Below is Chapter 2, Concerning The Trait Of Watchfulness, from the R’ Shraga Silverstein’s translation and posted here through the genrosity of Feldheim Publishers. Our learning is in memory of Sarah Bas Reb Eliezer Kops.
Concerning The Trait Of Watchfulness
The idea Of Watchfulness is for a man to exercise caution in his actions and his undertakings; that is, to deliberate and watch over his actions and his accustomed ways to determine whether or not they are good, so as not to abandon his soul to the danger of destruction, God forbid, and not to walk according to the promptings of habit as a blind man in pitch darkness. This is demanded by one’s intelligence. For considering the fact that a man possesses the knowledge and the reasoning ability to save himself and to flee from the destruction of his soul, is it conceivable that he would willingly blind himself to his own salvation? There is certainly no degradation and foolishness worse than this. One who does this is lower than beasts and wild animals, whose nature it is to protect themselves, to flee and to run away from anything that seems to endanger them. One who walks this world without considering whether his way of life is good or bad is like a blind man walking along the seashore, who is in very great danger, and whose chances of being lost are far greater than those of his being saved. For there is no difference between natural blindness and self-inflicted blindness, the shutting of one’s eyes as an act of will and desire.

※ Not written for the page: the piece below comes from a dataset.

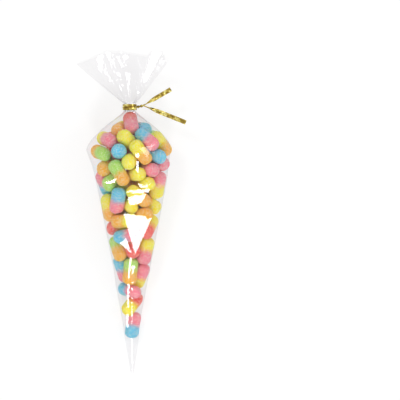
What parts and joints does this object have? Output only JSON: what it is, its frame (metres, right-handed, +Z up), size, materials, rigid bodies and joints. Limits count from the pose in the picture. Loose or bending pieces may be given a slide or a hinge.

Jeremiah complains about the evil of the men of his generation, about their being affected with this affliction, the blinding of their eyes to their actions, their failure to analyze them in order to determine whether they should be engaged in or abandoned. He says about these men (Jeremiah 8:6), “No one regrets his wrongdoing, saying… They all turn away in their course as a horse rushing headlong into battle.” He alludes here to their running on the impetus of their habits and their ways without leaving themselves time to evaluate their actions and ways,, and, as a result, falling into evil without noticing it. In reality, this is one of the clever devices of the evil inclination – to mount pressure unrelentingly against the hearts of men so as to leave them no leisure to consider and observe the type of life they are leading. For it realizes that if they were to devote even a slight degree of attention to their ways, there is no question but that they would immediately begin to repent of their deeds and that regret would wax in them until they would leave oft sinning altogether. It is this consideration which underlay the counsel of the wicked Pharaoh in his statement (Exodus 5:9), “Intensify the men’s labors…” His intention was not merely to deprive them of all leisure so that they would not come to oppose him or plot against him, but he strove to strip their hearts of all thought by means of the enduring, interminable nature of their labor.
This is precisely the device that the evil inclination employs against man; for it is a warrior and well versed in deception. One cannot escape it without great wisdom and a broad outlook. As we are exhorted by the Prophet (Haggai 1:7), “Give heed to your ways.” And as Solomon in his wisdom said (Proverbs 6:4), “Give neither sleep to your eyes nor slumber to your eyelids. Rescue yourself as a deer from the hand…” And as our Sages of blessed memory said (Sotah 5b), “All who deliberate upon their paths in this world will be worthy to witness the salvation wrought by the Holy One Blessed be He.” Clearly even if one superintends himself, it is not within his power to save himself without the help of the Holy One Blessed be He. For the evil inclination is extremely tenacious, as Scripture states (Psalms 37:32), “The wicked one looks to the righteous and seeks to kill him; God will not leave him…” If a man looks to himself, the Holy One Blessed be He helps him, and he is saved from the evil inclination. But if he gives no heed to himself, the Holy One Blessed be He will certainly not superintend him; for if he does not pity himself, who should pity him? This is as our Sages of blessed memory have said (Berachoth 33a), “It is forbidden to pity anyone who has no understanding,” and (Avoth 1:14), “If I am not for myself, who will be for me?”